Claude / Operating Manual · Setup

← All Operating Manual pages

Permissions & Settings

Configure what Claude can run without asking via settings.json allowlists at project or user scope.

GA · updated 2026-06-14

Claude's default stance is to ask before executing tools: Bash commands, file writes, MCP calls, URL fetches. That's safe but noisy. The permission model lets you declare what's safe to run without confirmation via settings.json, either scoped to a project or applied globally across all your sessions.

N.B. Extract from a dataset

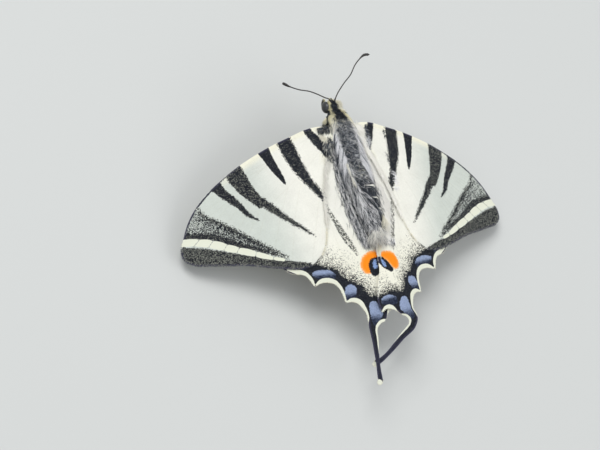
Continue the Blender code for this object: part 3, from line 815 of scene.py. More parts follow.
def hairMaterial():
    material, tree, shader = newMaterial("coat hair")
    shade = readNumber(tree, "along").scaled(0.1, readNumber(tree, "shade"))
    colour = placeGroup(tree, coatColour, Shade=shade, Warm=readNumber(tree, "warm"))["Colour"]
    streak = placeGroup(tree, mottle, Place=objectPlace(tree), Scale=2500.0)["Fine"]
    dress(shader, colour, readNumber(tree, "lock").scaled(0.15, 0.5), streak, 0.25, 0.00001, 0.14)
    return material


def skinMaterial():
    material, tree, shader = newMaterial("body cuticle")
    slow = placeGroup(tree, mottle, Place=objectPlace(tree), Scale=500.0)["Slow"]
    cells = placeGroup(tree, scaleCells, Place=readNumber(tree, "round", "Vector"), Size=0.09, Length=1.8)
    shade = readNumber(tree, "shade") + (cells["Grain"] - 0.5) * 0.22
    colour = placeGroup(tree, coatColour, Shade=shade, Warm=readNumber(tree, "warm"))["Colour"]
    colour = blend(slow * 0.35, colour, rgb(0.03, 0.03, 0.035))
    dress(shader, colour, cells["Second"].scaled(0.2, 0.5), cells["Height"], 0.7, 0.00004, 0.2)
    return material


def eyeMaterial():
    material, tree, shader = newMaterial("compound eye")
    place = objectPlace(tree)
    lenses = addNode(tree, "TexVoronoi", {"feature": "DISTANCE_TO_EDGE"},
                     {"Vector": place, "Scale": 26000.0})
    seam = wires(lenses)["Distance"]
    blotch = placeGroup(tree, mottle, Place=place, Scale=900.0)["Slow"]
    # painted highlight: the eye is blended towards a lighter grey in blotches over its upper part, where the
    # light falls on it
    paintedHighlightTint = blend(blotch * readNumber(tree, "upper"), rgb(0.008, 0.008, 0.009), rgb(0.085, 0.088, 0.095))
    colour = blend(seam.sum("LESS_THAN", seam, 0.07) * 0.5, paintedHighlightTint, rgb(0.005, 0.005, 0.006))
    dress(shader, colour, blotch.scaled(0.15, 0.22), seam, 0.5, 0.00001, 0.4)
    feed(shader, {"Coat Weight": 0.15, "Coat Roughness": 0.15})
    return material


# Dark horn for feelers, tongue and claws, and the scaled legs, from one recipe
def hornMaterial(name, dark, light, roughness, cellSize):
    material, tree, shader = newMaterial(name)
    cells = placeGroup(tree, scaleCells, Place=readNumber(tree, "round", "Vector"), Size=cellSize,
                       Length=2.0)
    slow = placeGroup(tree, mottle, Place=objectPlace(tree), Scale=700.0)["Slow"]
    share = (readNumber(tree, "shade") + (cells["Grain"] - 0.5) * 0.35).clamped()
    colour = blend(slow * 0.3, blend(share, dark, light), rgb(0.02, 0.018, 0.016))
    dress(shader, colour, cells["Second"].scaled(0.18, roughness), cells["Height"], 0.6, 0.00003, 0.5)
    return material


wingFinish, hairFinish, skinFinish, eyeFinish = wingMaterial(), hairMaterial(), skinMaterial(), eyeMaterial()
hornFinish = hornMaterial("dark horn", rgb(0.012, 0.011, 0.011), rgb(0.10, 0.085, 0.07), 0.38, 0.05)
legFinish = hornMaterial("leg scales", rgb(0.03, 0.028, 0.028), rgb(0.62, 0.56, 0.38), 0.5, 0.07)
print("materials made")

foreNet = flatNet(foreOutline, foreCorners, wingSet["grain"])
hindNet = flatNet(hindOutline, hindCorners, wingSet["grain"])
for side in (1, -1):
    makeWing("hind", hindNet, side, True)
    makeWing("fore", foreNet, side, False)
print("wings made")


# Body: one skin from brow to tail tip, inside the solids by the depth of the coat
bodySet = {
    # back, half width, half height, height of the axis
    "stations": ((-7.5, 0.1, 0.12, -1.5), (-7.3, 0.55, 0.62, -1.45), (-6.9, 0.92, 1.0, -1.36),
                 (-6.4, 1.06, 1.14, -1.3), (-5.8, 1.04, 1.1, -1.25), (-5.3, 1.0, 1.08, -1.18),
                 (-4.9, 1.08, 1.2, -1.1), (-4.5, 1.28, 1.5, -1.04), (-3.6, 1.74, 2.1, -0.96),
                 (-2.2, 2.12, 2.6, -0.95), (0.2, 2.3, 2.8, -0.95), (2.6, 2.2, 2.72, -0.9),
                 (4.6, 1.9, 2.3, -0.75), (6.2, 1.52, 1.72, -0.45), (6.9, 1.5, 1.5, -0.28)),
    "waist": 6.9, "tip": 22.62, "radius": 2.14, "droop": 1.6, "swing": 2.6, "segments": 7,
    "rings": 300, "sides": 80,
}
bodyTable = alongPath(bodySet["stations"], np.linspace(0, 1, 240))[0].T
rearwards = np.array((0.0, 1.0, 0.0))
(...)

The config lives in two places: .claude/settings.json at the project root (committed with your repo, shared with the team) and a user-level global file for personal defaults. Project-level settings layer on top of user-level ones. You specify allowed tools and, for Bash, specific command patterns. Claude matches these at runtime and skips the prompt for anything on the list.

How you use it day-to-day

  • Allowlist read-only Bash patterns. Commands like git status, ls, cat, and test runners are safe to auto-approve at the project level. Add them to .claude/settings.json so the whole team benefits without a per-session prompt.
  • Use /permissions to allowlist domains. When you paste URLs for Claude to fetch, the /permissions command is how you approve those domains so Claude doesn't stop to ask on each fetch.
  • Share settings via git. Commit .claude/settings.json (and .mcp.json for MCP servers) so team members get the same approved toolset from the first clone. Don't commit your user-level file. That one is personal.
  • Allow safe operations to match your risk tolerance. The official advice: allow safe operations, stay conservative on destructive ones. A lint runner or test command rarely needs human review; a rm -rf does.
  • Use --dangerously-skip-permissions only in isolation. For fully autonomous runs (CI, containers, lint-and-commit scripts), this flag bypasses all permission checks. The source is explicit: only use it in containers without internet access. Don't run it in your main dev environment.
  • Lean on auto mode once you trust the loop. A year after GA, Boris Cherny (Claude Code's creator) said he runs auto mode over plan mode for most work and lets routines fix bugs before he ever sees them. The bottleneck shifts from typing to oversight. Start conservative, then widen the allowlist as your confidence in the workflow grows.

Gotchas

  • Project settings are visible to everyone with repo access. Don't allowlist anything that would be a security problem if a contributor ran it automatically.
  • Reducing prompts speeds things up, but so does tuning CLAUDE.md. Specific file references and a well-tuned CLAUDE.md cut down on exploratory tool calls in the first place, which matters more than approval speed.
  • --dangerously-skip-permissions is not a convenience flag. The source explicitly warns it should only run in containers without internet access, not as a way to avoid prompts in a normal session.
  • Allow lists are pattern-based for Bash. Overly broad patterns can auto-approve more than you intend. Be specific about the exact commands you're comfortable with.

Practical starting point: run the fewer-permission-prompts skill (/fewer-permission-prompts in your session) to scan your recent transcripts and generate a prioritized allowlist for your project .claude/settings.json. It extracts what you've already been approving and writes the config for you.